Translations and research

  • Mollier, Christine. Une apocalypse taoïste du Ve siècle: Le Livre des incantations divines des grottes abyssales. Paris: Collège de France, Institut des hautes études chinoises, 1990. The standard monograph with partial translation.
  • Strickmann, Michel. “The Consecration Sūtra: A Buddhist Book of Spells.” In Chinese Buddhist Apocrypha, edited by Robert E. Buswell, Jr., 75–118. Honolulu: University of Hawai’i Press, 1990 — for the cross-cultural comparison with the Buddhist Guàndǐng jīng.

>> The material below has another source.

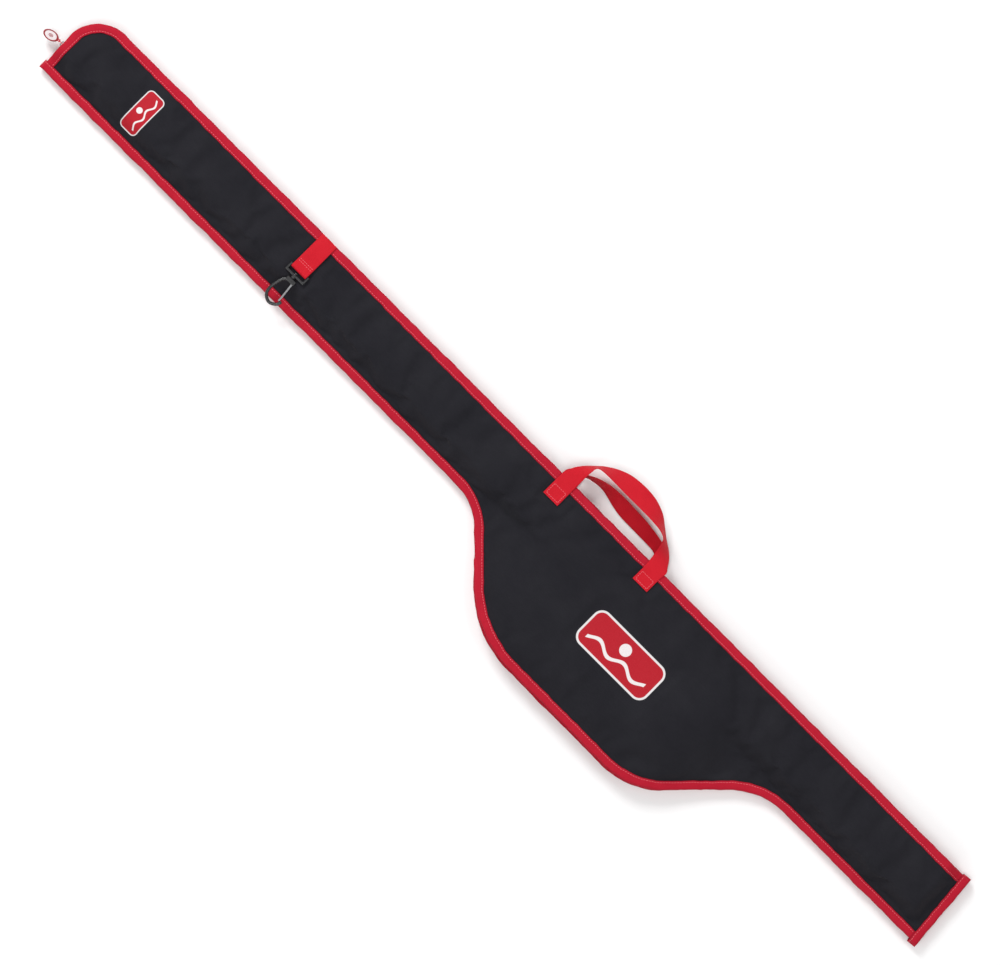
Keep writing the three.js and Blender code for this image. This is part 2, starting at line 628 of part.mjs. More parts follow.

  • Verellen, Franciscus. Du Guangting (850–933): Taoïste de cour à la fin de la Chine médiévale. Paris: Collège de France, 1989, esp. 178 on the 923 investiture.
  • Ōfuchi Ninji 大淵忍爾. Tonkō dōkyō: Zurokuhen 敦煌道經:圖錄編. Tokyo: Fukutake shoten, 1979, 519–563 — reconstruction of the Dūnhuáng ten-juàn recension.

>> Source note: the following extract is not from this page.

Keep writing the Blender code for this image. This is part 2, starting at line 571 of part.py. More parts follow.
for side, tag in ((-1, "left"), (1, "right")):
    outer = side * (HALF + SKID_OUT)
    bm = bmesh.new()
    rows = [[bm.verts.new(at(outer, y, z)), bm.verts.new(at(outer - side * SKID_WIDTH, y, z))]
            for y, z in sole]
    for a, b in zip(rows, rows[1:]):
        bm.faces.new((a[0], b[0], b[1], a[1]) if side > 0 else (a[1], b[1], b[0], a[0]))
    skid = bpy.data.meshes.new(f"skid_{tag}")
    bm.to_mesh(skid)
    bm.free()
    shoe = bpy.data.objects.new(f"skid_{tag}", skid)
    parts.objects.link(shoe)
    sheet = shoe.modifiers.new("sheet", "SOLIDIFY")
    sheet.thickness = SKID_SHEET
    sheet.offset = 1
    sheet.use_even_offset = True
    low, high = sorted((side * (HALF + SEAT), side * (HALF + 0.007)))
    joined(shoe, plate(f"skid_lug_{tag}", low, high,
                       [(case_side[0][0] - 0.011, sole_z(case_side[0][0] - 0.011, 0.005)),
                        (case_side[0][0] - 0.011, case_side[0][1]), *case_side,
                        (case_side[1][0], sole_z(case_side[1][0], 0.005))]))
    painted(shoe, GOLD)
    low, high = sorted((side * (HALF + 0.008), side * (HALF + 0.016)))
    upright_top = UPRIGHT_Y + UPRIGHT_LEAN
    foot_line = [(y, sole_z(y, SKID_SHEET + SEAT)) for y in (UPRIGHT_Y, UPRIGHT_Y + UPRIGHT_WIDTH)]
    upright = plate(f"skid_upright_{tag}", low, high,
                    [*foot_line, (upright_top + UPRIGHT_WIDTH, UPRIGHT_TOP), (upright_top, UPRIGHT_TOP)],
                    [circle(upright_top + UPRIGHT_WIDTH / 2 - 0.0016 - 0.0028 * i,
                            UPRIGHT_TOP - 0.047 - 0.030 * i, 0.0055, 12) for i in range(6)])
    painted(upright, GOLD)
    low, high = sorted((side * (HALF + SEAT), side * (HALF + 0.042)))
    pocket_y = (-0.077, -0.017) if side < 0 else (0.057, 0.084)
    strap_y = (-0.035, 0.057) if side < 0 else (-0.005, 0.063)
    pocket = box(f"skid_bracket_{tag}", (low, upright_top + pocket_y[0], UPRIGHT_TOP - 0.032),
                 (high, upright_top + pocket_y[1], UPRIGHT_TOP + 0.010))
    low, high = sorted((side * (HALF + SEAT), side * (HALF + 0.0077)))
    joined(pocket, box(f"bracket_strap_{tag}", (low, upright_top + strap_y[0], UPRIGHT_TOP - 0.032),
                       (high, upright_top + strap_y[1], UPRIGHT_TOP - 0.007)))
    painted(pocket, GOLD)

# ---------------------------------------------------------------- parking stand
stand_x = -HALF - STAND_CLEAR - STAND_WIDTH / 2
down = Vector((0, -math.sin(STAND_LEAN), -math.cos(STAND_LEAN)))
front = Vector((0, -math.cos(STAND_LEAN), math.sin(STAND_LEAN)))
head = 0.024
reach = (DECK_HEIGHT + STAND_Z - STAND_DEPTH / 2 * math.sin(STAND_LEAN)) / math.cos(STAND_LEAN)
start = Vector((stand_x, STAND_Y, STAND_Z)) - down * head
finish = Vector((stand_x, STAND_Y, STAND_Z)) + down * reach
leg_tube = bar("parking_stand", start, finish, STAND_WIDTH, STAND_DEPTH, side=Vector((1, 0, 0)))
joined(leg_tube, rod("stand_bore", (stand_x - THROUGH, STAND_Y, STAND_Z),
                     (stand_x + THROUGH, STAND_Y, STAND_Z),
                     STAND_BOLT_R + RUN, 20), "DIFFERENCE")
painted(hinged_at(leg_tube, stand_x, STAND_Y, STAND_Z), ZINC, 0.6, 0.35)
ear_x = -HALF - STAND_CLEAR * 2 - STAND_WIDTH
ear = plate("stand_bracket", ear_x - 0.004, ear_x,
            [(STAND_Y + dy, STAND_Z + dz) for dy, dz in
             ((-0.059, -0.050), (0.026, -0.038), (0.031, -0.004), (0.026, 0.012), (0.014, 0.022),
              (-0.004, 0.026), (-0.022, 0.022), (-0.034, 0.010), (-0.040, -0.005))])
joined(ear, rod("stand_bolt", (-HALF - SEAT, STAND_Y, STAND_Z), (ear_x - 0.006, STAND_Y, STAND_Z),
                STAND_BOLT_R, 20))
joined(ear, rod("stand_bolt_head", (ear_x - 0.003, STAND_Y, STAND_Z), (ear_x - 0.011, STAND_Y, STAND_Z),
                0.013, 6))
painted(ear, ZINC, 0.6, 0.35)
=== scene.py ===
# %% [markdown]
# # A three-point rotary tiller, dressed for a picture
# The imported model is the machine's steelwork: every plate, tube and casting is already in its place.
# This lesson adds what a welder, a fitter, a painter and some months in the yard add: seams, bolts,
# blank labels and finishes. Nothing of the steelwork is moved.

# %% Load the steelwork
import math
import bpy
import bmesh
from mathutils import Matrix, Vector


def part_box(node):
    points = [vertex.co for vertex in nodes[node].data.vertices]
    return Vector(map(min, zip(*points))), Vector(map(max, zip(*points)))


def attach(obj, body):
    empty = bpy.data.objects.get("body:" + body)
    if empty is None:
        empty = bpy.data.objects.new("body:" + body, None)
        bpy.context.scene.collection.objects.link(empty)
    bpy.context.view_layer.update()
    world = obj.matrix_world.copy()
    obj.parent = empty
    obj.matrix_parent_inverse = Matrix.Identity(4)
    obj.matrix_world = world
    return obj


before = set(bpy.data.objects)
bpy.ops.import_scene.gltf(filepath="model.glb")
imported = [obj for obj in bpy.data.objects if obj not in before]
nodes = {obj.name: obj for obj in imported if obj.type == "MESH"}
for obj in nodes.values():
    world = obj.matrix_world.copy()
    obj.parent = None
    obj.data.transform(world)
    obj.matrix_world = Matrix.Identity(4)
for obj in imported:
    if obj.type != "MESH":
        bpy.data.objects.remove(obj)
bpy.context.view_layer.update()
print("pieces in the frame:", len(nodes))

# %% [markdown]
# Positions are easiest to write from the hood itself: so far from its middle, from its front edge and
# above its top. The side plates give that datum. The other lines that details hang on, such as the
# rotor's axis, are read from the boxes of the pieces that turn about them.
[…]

  • Seidel, Anna. “The Image of the Perfect Ruler in Early Taoist Messianism.” History of Religions 9 (1969–1970): 216–247.
  • Schipper, Kristofer, and Franciscus Verellen, eds. The Taoist Canon: A Historical Companion to the Daozang. Chicago: University of Chicago Press, 2004, 1:269–273 (DZ 335).

Other points of interest

The Shénzhòu jīng is the locus classicus for the Daoist messianic figure of Lǐ Hóng 李弘 and for the doctrine of the zhǒngmín 種民, the “seed people” — the morally qualified remnant who will survive the coming apocalypse. The 664 Dūnhuáng copies made for the crown prince Lǐ Hóng, son of the future empress Wǔ Zétiān, remain one of the most striking episodes in the political deployment of Daoist messianic onomastics in early Táng court politics.